Quote only the lines from the line containing "of the given slices" to the line containing "bpy.context.scene.collection.objects.link(empty)", with both of those lines included, please, exactly as written.

--- BEGIN RAW DATA ---

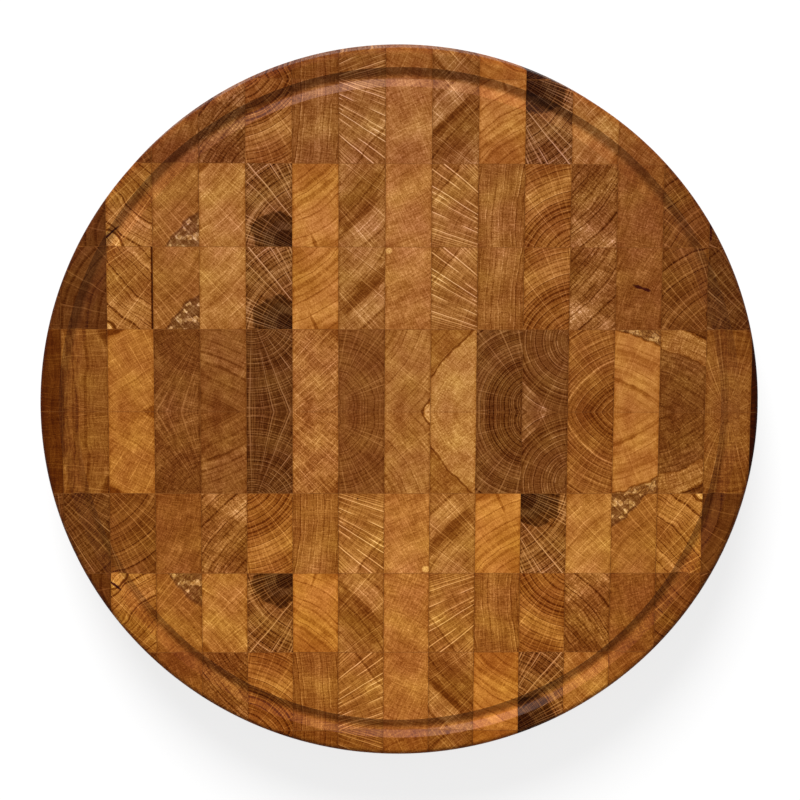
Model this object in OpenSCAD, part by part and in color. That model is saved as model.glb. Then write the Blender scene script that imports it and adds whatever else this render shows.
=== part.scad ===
// Round end-grain chopping block.
// Staves are glued side by side into a panel, the panel is sawn across into slices, and each slice
// is tipped up so that its end grain faces upwards. The slices are then glued to each other, some of
// them turned over, and the slab is turned round, rounded at the rim and given a juice groove.
// The origin is the centre of the underside, +Z is up and +Y is the top edge as seen from above.

/* [Board] */
// Diameter of the round board
board_d = 350; // [340:1:420]
// Thickness of the board
board_t = 40; // [25:1:60]
// Radius of the rounding along the top and the bottom of the rim
rim_round = 3; // [1:0.5:6]

/* [Juice groove] */
// Distance from the rim to the middle of the groove
groove_inset = 13.8; // [12:0.1:40]
// Width of the groove at the top
groove_w = 9.2; // [6:0.1:11]
// Depth of the groove below the top
groove_depth = 2.5; // [1:0.1:5]
// Radius of the groove's rounded bottom, between its sloping sides
groove_bottom_r = 2.5; // [0.5:0.1:2.5]

/* [Blocks] */
// Width of one stave, and so of every block sawn from it
stave_w = 22.15; // [18:0.05:24]
// Width of an outer slice between its two glue films
slice_w = 39.95; // [34:0.05:42]
// Width of each of the two middle slices between their glue films
middle_slice_w = 40.35; // [34:0.05:41]
// Thickness of the glue film between two blocks
glue_t = 0.2; // [0.1:0.05:0.5]
// Blocks that would reach in from the rim by less than this are left joined to their neighbour
least_reach = 1.5; // [0.5:0.1:3]

/* [Layout] */
// How far the middle stave lies to the right of the board's centre
stave_shift = 3.4; // [-4:0.05:4]
// How far the joint between the two middle slices lies above the board's centre
slice_shift = -1.05; // [-2:0.05:2]

/* [Hidden] */
board_r = board_d / 2;
// Cutting shapes reach past the board by this much
overshoot = 1;
past_rim = board_r + overshoot;

// The groove's sides slope so that they run smoothly into its rounded bottom
groove_bottom_drop = groove_depth - groove_bottom_r;
groove_slope = asin(groove_bottom_r / norm([groove_w / 2, groove_bottom_drop]))
    + atan2(groove_bottom_drop, groove_w / 2);

stave_pitch = stave_w + glue_t;
slice_pitch = slice_w + glue_t;
middle_pitch = middle_slice_w + glue_t;

// Every stave node is numbered from the left. The outermost ones also hold any stave further out.
stave_nodes = 15;
side_staves = (stave_nodes - 1) / 2;
farthest_stave = max(side_staves, ceil((board_r + abs(stave_shift)) / stave_pitch));

// Slices are counted outwards from the middle joint: 1 is a middle slice, and negative is below.
farthest_slice = 1 + ceil((board_r + abs(slice_shift) - middle_pitch) / slice_pitch);

// Slices that were turned over, left to right, before gluing: second from the middle outwards.
upper_turned = [false, false, true, true];
lower_turned = [true, false, true, true];

// Glue films between slices are numbered from the top edge down, and the fifth is the middle one.
film_nodes = 9;
side_films = (film_nodes - 1) / 2;

// Tones of the oak
honey = "#c88a45";
golden = "#b8783c";
russet = "#9a5a30";
brown = "#7a4d2c";
dark = "#4a2a1a";
glue_tone = "#3a2214";

// Tone of each stave in the two panels, from the left
outer_panel = [dark, golden, russet, honey, brown, honey, golden, honey,
               golden, russet, russet, brown, russet, brown, dark];
middle_panel = [brown, golden, brown, brown, dark, golden, brown, golden,
                honey, dark, brown, russet, honey, brown, brown];

function two_digits(i) = i < 10 ? str("0", i) : str(i);
stave_numbers = [for (i = [1:stave_nodes]) two_digits(i)];

$fn = 240;

// Height across the board of joint j, counted outwards from the middle joint 0
function joint_y(j) = slice_shift
    + (j == 0 ? 0 : sign(j) * (middle_pitch + (abs(j) - 1) * slice_pitch));

// Left side of the cell that column k fills, glue film included
function seam_x(k) = stave_shift + (k - 0.5) * stave_pitch;

// Lower and upper side of slice s
function slice_low(s) = (s > 0 ? joint_y(s - 1) : joint_y(s)) + glue_t / 2;
function slice_high(s) = (s > 0 ? joint_y(s) : joint_y(s + 1)) - glue_t / 2;

// Distance from zero to the nearest point of the stretch from a to b
function gap(a, b) = max(a, -b, 0);

// How far column k of slice s reaches in from the rim
function reach(s, k) = board_r - norm([
    gap(seam_x(k) + glue_t / 2, seam_x(k + 1) - glue_t / 2),
    gap(slice_low(s), slice_high(s))]);
function on_board(s, k) = reach(s, k) > least_reach;

// Whether slice s was turned over, so that its staves run from right to left
function turned(s) = abs(s) < 2 ? false
    : let (list = s > 0 ? upper_turned : lower_turned)
      list[min(abs(s) - 2, len(list) - 1)];

// Staves held by node number i, counted from the middle stave
function staves_of(i) =
    let (m = i - 1 - side_staves)
    abs(m) < side_staves ? [m] : [for (n = [side_staves:farthest_stave]) sign(m) * n];

// Joints held by film node number i
function joints_of(i) =
    let (j = side_films + 1 - i)
    abs(j) < side_films ? [j]
    : [for (n = [side_films:farthest_slice]) if (abs(joint_y(sign(j) * n)) < board_r - least_reach)
          sign(j) * n];

upper_slices = [for (s = [2:farthest_slice]) s];
lower_slices = [for (s = [2:farthest_slice]) -s];
middle_slices = [1, -1];

// Half of the board's section, with the roundings of the rim
module board_section() {
    square([board_r - rim_round, board_t]);
    translate([0, rim_round]) square([board_r, board_t - 2 * rim_round]);
    for (z = [rim_round, board_t - rim_round])
        translate([board_r - rim_round, z]) circle(r = rim_round);
}

// The groove's section, measured from the middle of its mouth: sloping sides and a rounded bottom
module groove_section() {
    side_foot = groove_bottom_r * [sin(groove_slope), -cos(groove_slope)] - [0, groove_bottom_drop];
    side_top = [groove_w / 2 + overshoot / tan(groove_slope), overshoot];
    translate([0, -groove_bottom_drop]) circle(r = groove_bottom_r);
    polygon([side_foot, side_top, [-side_top[0], side_top[1]], [-side_foot[0], side_foot[1]]]);
}

// The ring that the groove cutter sweeps
module groove_ring() {
    rotate_extrude()
        translate([board_r - groove_inset, board_t]) groove_section();
}

// What of its children lies inside the round board, with the groove cut into it
module round_board() {
    difference() {
        intersection() {
            rotate_extrude() board_section();
            children();
        }
        groove_ring();
    }
}

// An upright bar from x0 to x1 across and y0 to y1 up, taller than the board
module bar(x0, x1, y0, y1) {
    translate([x0, y0, -overshoot]) cube([x1 - x0, y1 - y0, board_t + 2 * overshoot]);
}

// The bar that becomes the block in column k of slice s. The last one of a row runs past the rim.
module block_bar(s, k) {
    x0 = on_board(s, k - 1) ? seam_x(k) + glue_t / 2 : -past_rim;
    x1 = on_board(s, k + 1) ? seam_x(k + 1) - glue_t / 2 : past_rim;
    bar(x0, x1, slice_low(s), slice_high(s));
}

// The blocks that the given slices have from node i's staves
module blocks_of(i, slices, tones) {
    color(tones[i - 1])
        round_board()
            for (s = slices, m = staves_of(i)) {
                k = turned(s) ? -m : m;
                if (on_board(s, k)) block_bar(s, k);
            }
}

// Blocks of one stave in the slices above the two middle ones
module upper_stave(i) { blocks_of(i, upper_slices, outer_panel); }

// Blocks of one stave in the two middle slices, which mirror each other
module middle_stave(i) { blocks_of(i, middle_slices, middle_panel); }

// Blocks of one stave in the slices below the two middle ones
module lower_stave(i) { blocks_of(i, lower_slices, outer_panel); }

// Glue films that run from rim to rim between two slices
module slice_glue(i) {
    color(glue_tone)
        round_board()
            for (j = joints_of(i))
                bar(-past_rim, past_rim, joint_y(j) - glue_t / 2, joint_y(j) + glue_t / 2);
}

// Glue films between the neighbouring blocks of the given slices
module block_glue(slices) {
    color(glue_tone)
        round_board()
            for (s = slices, k = [-farthest_stave:farthest_stave])
                if (on_board(s, k) && on_board(s, k + 1))
                    bar(seam_x(k + 1) - glue_t / 2, seam_x(k + 1) + glue_t / 2,
                        slice_low(s), slice_high(s));
}

for (i = [1:stave_nodes]) {
    upper_stave(i);
    middle_stave(i);
    lower_stave(i);
}
for (i = [1:film_nodes])
    slice_glue(i);
block_glue(upper_slices);  // upper_block_glue
block_glue(middle_slices);  // middle_block_glue
block_glue(lower_slices);  // lower_block_glue
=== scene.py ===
import math

import bpy
from mathutils import Matrix, Vector


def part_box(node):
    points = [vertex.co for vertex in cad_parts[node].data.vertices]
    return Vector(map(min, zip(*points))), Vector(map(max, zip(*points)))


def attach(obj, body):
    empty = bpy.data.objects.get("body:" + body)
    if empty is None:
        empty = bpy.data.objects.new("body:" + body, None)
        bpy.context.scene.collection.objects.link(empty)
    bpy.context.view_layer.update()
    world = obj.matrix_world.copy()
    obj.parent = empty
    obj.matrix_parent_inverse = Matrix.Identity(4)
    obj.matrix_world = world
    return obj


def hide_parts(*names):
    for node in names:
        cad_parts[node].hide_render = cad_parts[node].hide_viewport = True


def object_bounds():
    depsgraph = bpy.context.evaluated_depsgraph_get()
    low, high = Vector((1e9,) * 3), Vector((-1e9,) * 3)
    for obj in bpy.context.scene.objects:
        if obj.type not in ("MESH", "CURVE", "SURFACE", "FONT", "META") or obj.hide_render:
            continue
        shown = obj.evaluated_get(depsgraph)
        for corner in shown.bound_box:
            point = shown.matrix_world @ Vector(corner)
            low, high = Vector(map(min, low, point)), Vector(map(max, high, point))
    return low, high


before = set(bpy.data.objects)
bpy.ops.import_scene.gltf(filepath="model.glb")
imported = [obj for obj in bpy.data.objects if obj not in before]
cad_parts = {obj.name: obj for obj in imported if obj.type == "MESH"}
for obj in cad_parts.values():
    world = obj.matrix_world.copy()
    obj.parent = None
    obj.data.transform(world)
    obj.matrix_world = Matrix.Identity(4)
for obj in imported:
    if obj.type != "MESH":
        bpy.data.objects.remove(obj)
cad_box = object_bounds()

MM = 0.001

# The camera, from a fit of the seams, the groove and the rim in the photograph
PHOTO_SIZE = 800
SENSOR_MM = 36.0
FOCAL_PX = 2627.6
CAMERA_DISTANCE = 1.279
TILT_TO_TOP_EDGE = math.radians(10.24)
TILT_TO_LEFT = math.radians(1.40)
ROLL = math.radians(-0.05)
BOARD_CENTRE = Vector((0.0002, -0.0009, 0.0))
CENTRE_ROW_PX = 408.06

# Where the blocks lie, read from the frame. A node is numbered by its stave, and the outermost
# stave of each group also holds the slivers that lie one stave further out
MIDDLE_STAVE = 8
OUTERMOST = 7
low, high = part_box("middle_stave_08")
MIDDLE_X = (low.x + high.x) / 2
low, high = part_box("middle_stave_09")
PITCH = (low.x + high.x) / 2 - MIDDLE_X
TOP = cad_box[1][2]
JOINTS = []
for number in range(1, 10):
    low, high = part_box("slice_glue_%d" % number)
    JOINTS.append((low.y + high.y) / 2)
SLICE_W = JOINTS[1] - JOINTS[2]
HALF_STAVE_MM = PITCH / 2 / MM
HALF_SLICE_MM = SLICE_W / 2 / MM

# For each slice from the top edge: which way its staves run across, which way their section lies up
# and down, and its place along the panel. Slices in the same place were cut face to face, so they
# show the same grain, and the wood of the second runs the other way below its top face.
SLICES = [(-1, 1, 0, 1), (-1, -1, 1, 1), (1, 1, 2, 1), (1, 1, 3, 1), (1, 1, 0, 1),
          (1, -1, 0, -1), (-1, -1, 3, -1), (1, -1, 2, -1), (-1, 1, 1, -1), (-1, -1, 0, -1)]
# In mm: the way along a stave from one such place to the next, the wood that the saw took between
# the two faces, and how far across a sliver's wood lies from that of the outermost stave
SLICE_PAIR_MM = 80.0
SAW_CUT_MM = 3.0
SLIVER_SHIFT_MM = 37.0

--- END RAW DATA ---

__RESPONSE TO THIS EXERCISE__
// Glue films between the neighbouring blocks of the given slices
module block_glue(slices) {
    color(glue_tone)
        round_board()
            for (s = slices, k = [-farthest_stave:farthest_stave])
                if (on_board(s, k) && on_board(s, k + 1))
                    bar(seam_x(k + 1) - glue_t / 2, seam_x(k + 1) + glue_t / 2,
                        slice_low(s), slice_high(s));
}

for (i = [1:stave_nodes]) {
    upper_stave(i);
    middle_stave(i);
    lower_stave(i);
}
for (i = [1:film_nodes])
    slice_glue(i);
block_glue(upper_slices);  // upper_block_glue
block_glue(middle_slices);  // middle_block_glue
block_glue(lower_slices);  // lower_block_glue
=== scene.py ===
import math

import bpy
from mathutils import Matrix, Vector


def part_box(node):
    points = [vertex.co for vertex in cad_parts[node].data.vertices]
    return Vector(map(min, zip(*points))), Vector(map(max, zip(*points)))


def attach(obj, body):
    empty = bpy.data.objects.get("body:" + body)
    if empty is None:
        empty = bpy.data.objects.new("body:" + body, None)
        bpy.context.scene.collection.objects.link(empty)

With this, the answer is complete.